Но сегодня я понял, как положить этому конец, не поднимая руку на себя и другого не превращая в Каина. Отправлюсь в экспедицию, в которой не уцелеть смертному – даже такому, как я, полному сил и здоровья юности. Там я испытаю свое бессмертие, там найду вечный покой – или же вернусь, став чудом и благодетелем рода человеческого.
Перед отъездом жалкое тщеславие побудило меня исписать эти страницы. Не хочу умереть, не оставив о себе памяти. Три столетия протекли с тех пор, как я испил роковую чашу; прежде чем завершится следующий год, я, встречаясь с грозными опасностями – борясь с силами холода на их суровой родине, изнывая от голода, тяжких трудов и бурь, – предам это тело, слишком прочную клетку для жаждущего свободы духа, на растерзание стихиям; если же выживу, имя мое будет вписано в ряд знаменитейших сынов человеческих; и, выполнив свою задачу, я прибегну к более решительным мерам и, распылив и уничтожив атомы, составляющие мое тело, отпущу на свободу заточенную в нем жизнь, неспособную воспарить над этой тусклой землей в сферы, более сродные ее бессмертной сущности.
Превращение
Я слыхал, что, когда приключается с человеком нечто удивительное, сверхъестественное и ужасное, то, как бы ни стремился этот человек скрыть пережитое, время от времени некое внутреннее землетрясение разверзает перед изумленными зрителями глубины его души. Теперь я по себе знаю, что так оно и есть. Напрасно клялся я никогда не открывать человеческим ушам тех ужасов, которым однажды в припадке дьявольской гордыни подверг себя. Святой отец, выслушавший мою исповедь и воссоединивший меня с церковью, скончался. Никто не знает, что когда-то…

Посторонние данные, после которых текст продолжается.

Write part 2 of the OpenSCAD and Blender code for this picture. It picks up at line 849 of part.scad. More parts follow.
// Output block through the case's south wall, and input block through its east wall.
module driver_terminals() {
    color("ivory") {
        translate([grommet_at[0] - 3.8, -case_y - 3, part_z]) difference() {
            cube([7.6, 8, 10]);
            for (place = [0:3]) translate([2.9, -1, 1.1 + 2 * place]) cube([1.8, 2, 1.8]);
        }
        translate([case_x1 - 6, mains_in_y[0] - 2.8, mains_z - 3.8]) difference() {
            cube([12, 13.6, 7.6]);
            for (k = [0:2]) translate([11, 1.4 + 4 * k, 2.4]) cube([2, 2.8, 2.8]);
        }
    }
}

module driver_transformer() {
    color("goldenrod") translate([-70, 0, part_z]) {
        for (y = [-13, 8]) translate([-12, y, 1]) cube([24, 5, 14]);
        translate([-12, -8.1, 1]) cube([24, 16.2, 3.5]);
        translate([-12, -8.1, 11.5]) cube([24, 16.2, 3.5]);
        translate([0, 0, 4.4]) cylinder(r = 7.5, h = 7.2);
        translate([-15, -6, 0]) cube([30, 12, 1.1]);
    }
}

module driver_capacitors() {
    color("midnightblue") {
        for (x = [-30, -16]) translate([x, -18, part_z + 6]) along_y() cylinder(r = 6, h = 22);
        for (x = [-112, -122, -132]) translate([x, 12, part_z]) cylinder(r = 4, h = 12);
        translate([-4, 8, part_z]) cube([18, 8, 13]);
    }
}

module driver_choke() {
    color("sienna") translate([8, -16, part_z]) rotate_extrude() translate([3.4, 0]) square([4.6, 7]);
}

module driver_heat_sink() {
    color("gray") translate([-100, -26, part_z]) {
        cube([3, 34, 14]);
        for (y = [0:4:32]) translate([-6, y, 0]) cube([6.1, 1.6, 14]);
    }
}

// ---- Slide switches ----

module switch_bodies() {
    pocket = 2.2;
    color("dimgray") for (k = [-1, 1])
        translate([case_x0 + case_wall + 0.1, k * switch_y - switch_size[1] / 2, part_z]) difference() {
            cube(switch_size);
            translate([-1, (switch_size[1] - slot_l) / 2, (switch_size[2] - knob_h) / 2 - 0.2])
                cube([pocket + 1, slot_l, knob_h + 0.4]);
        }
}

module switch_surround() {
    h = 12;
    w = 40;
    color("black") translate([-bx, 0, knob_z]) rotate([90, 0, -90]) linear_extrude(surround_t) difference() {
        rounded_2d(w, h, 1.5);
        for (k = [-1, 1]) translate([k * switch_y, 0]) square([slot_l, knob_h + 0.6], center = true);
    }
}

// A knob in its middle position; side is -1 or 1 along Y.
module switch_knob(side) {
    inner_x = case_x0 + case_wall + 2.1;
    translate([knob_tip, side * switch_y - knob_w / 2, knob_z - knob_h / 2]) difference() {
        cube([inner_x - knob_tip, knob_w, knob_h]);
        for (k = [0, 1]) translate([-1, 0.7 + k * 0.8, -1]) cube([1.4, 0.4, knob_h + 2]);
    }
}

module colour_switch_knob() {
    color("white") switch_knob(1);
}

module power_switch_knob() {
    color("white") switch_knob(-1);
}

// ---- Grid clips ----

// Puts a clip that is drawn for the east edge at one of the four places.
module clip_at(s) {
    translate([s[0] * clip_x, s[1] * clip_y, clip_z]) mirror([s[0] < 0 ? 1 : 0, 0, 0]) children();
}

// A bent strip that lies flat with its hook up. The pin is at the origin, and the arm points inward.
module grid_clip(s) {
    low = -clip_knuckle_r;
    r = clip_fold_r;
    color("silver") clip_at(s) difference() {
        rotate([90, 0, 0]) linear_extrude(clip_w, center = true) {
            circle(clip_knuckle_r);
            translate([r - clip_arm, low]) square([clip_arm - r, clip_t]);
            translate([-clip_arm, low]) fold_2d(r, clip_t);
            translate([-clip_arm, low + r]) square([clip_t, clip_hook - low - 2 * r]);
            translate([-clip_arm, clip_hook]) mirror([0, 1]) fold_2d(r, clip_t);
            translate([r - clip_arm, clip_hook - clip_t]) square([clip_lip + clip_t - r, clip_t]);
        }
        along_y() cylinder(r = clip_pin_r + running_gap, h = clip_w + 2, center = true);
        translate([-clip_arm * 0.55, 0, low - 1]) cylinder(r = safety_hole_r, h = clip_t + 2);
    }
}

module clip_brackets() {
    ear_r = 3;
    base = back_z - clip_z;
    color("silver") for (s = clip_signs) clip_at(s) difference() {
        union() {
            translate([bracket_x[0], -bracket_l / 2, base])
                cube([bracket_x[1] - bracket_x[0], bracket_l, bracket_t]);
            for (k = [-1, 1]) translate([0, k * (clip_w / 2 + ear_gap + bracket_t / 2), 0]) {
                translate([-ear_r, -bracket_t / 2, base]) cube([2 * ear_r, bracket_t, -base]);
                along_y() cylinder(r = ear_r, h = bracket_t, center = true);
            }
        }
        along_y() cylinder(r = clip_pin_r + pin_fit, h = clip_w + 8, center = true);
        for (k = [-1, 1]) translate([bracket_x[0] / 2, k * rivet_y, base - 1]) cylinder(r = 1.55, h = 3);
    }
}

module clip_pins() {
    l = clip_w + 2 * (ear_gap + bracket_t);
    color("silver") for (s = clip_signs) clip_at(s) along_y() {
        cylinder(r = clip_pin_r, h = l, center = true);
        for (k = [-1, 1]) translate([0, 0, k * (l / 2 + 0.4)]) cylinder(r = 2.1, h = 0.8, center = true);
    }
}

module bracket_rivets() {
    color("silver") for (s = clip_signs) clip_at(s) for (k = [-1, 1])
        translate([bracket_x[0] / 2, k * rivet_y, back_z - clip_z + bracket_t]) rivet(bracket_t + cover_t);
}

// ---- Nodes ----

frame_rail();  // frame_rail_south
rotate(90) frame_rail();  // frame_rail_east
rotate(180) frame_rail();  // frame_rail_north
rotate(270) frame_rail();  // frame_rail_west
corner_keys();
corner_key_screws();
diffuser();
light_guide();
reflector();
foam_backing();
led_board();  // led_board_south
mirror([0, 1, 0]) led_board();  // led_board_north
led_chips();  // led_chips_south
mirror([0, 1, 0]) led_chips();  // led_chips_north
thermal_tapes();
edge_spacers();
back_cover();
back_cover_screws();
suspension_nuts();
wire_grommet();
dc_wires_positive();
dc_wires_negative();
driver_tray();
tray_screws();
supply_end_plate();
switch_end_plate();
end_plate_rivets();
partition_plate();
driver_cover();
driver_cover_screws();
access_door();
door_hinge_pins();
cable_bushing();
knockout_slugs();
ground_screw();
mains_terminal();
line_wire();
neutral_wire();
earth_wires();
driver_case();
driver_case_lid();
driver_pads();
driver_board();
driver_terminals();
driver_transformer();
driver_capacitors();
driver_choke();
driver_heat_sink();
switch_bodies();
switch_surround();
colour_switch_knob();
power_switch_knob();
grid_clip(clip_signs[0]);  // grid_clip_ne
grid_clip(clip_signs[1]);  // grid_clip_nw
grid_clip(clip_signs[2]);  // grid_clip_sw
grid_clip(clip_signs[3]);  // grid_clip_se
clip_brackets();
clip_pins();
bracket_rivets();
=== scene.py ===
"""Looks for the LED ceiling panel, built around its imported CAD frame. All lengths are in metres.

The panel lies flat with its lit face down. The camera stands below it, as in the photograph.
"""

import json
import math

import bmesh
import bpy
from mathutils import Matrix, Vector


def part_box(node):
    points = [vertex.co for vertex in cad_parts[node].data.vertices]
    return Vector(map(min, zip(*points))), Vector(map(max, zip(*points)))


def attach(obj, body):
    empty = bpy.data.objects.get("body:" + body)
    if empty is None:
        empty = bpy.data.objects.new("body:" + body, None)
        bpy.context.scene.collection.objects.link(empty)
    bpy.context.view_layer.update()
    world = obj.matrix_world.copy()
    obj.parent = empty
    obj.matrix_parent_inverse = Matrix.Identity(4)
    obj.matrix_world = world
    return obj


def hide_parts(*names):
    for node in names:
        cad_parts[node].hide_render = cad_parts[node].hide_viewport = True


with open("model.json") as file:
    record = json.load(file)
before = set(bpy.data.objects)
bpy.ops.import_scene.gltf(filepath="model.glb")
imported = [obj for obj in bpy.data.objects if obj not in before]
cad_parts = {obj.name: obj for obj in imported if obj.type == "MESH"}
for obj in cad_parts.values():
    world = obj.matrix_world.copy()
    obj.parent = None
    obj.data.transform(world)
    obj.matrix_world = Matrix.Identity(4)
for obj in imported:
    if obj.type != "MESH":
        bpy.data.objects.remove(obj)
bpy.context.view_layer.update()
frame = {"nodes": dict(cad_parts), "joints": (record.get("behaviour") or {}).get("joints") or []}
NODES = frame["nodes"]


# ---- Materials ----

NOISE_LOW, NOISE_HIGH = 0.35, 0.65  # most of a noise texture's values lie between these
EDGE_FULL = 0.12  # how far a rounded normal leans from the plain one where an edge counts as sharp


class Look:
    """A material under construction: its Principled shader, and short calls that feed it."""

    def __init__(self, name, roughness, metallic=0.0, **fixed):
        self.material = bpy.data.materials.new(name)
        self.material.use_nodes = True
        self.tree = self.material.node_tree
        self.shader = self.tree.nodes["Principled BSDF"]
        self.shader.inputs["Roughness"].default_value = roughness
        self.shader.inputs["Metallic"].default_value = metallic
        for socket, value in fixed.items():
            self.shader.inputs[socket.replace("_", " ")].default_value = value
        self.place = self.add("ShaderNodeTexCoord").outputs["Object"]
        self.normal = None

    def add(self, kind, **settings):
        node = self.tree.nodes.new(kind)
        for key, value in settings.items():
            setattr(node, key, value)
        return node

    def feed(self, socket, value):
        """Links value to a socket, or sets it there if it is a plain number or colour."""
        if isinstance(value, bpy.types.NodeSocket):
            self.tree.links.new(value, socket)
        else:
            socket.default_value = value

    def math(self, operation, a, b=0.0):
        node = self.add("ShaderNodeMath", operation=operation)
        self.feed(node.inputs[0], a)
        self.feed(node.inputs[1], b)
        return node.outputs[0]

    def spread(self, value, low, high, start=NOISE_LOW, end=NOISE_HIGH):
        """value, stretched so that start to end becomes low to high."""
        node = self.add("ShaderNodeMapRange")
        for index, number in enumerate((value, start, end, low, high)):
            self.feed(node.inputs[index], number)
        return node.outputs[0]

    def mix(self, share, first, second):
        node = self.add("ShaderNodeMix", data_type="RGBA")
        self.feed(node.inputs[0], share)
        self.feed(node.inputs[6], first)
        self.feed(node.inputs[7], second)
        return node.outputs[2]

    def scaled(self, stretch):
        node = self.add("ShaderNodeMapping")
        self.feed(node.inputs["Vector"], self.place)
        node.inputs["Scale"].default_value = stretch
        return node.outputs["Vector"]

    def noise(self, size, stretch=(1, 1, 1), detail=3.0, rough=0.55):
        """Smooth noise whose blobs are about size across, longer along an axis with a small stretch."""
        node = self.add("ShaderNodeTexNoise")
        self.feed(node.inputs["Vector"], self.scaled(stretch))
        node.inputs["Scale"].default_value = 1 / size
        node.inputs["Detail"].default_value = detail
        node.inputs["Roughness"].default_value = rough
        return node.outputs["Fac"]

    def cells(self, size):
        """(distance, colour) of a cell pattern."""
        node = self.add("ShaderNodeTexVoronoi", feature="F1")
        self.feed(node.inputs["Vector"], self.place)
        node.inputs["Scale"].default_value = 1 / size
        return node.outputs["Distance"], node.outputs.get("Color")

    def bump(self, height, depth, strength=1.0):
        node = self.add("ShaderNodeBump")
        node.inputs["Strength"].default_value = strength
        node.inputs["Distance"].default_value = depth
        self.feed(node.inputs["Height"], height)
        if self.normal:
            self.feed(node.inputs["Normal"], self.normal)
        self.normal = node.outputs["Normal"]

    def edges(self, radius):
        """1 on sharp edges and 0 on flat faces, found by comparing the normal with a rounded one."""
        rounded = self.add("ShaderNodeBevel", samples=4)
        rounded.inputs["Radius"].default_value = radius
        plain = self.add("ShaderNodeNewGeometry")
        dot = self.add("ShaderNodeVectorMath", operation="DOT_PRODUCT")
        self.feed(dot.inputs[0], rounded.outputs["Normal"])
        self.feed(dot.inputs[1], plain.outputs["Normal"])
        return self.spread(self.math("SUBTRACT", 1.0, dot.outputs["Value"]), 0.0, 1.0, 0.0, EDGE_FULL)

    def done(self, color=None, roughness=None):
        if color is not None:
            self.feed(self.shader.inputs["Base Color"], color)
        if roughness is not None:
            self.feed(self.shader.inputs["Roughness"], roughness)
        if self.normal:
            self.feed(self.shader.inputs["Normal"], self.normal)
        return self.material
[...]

Почему же не оставить все как есть? К чему вести рассказ о нечестивце, искусившем Провидение, и о победе смирения над гордой душой? Зачем? Ответьте, мудрецы, проникшие в тайны человеческой природы! Знаю одно: ни гордость, от которой, увы, я до конца не избавился, ни стыд, ни даже страх стать ненавистным роду человеческому не помешают мне рассказать мою историю.
Генуя, моя родина! Гордый город, что глядится в голубые волны Средиземного моря! Помнишь ли ты меня в ребячестве, когда миром моим были твои отмели и прибрежные скалы, ясные небеса и веселые виноградники? Блаженная пора, когда сама ограниченность мира, сковывая физические силы, оставляет широкий простор юному воображению; единственное время в жизни, когда наслаждение неразлучно с невинностью. И однако кто, оглянувшись на детство, не вспомнит его печалей и мучительных тревог?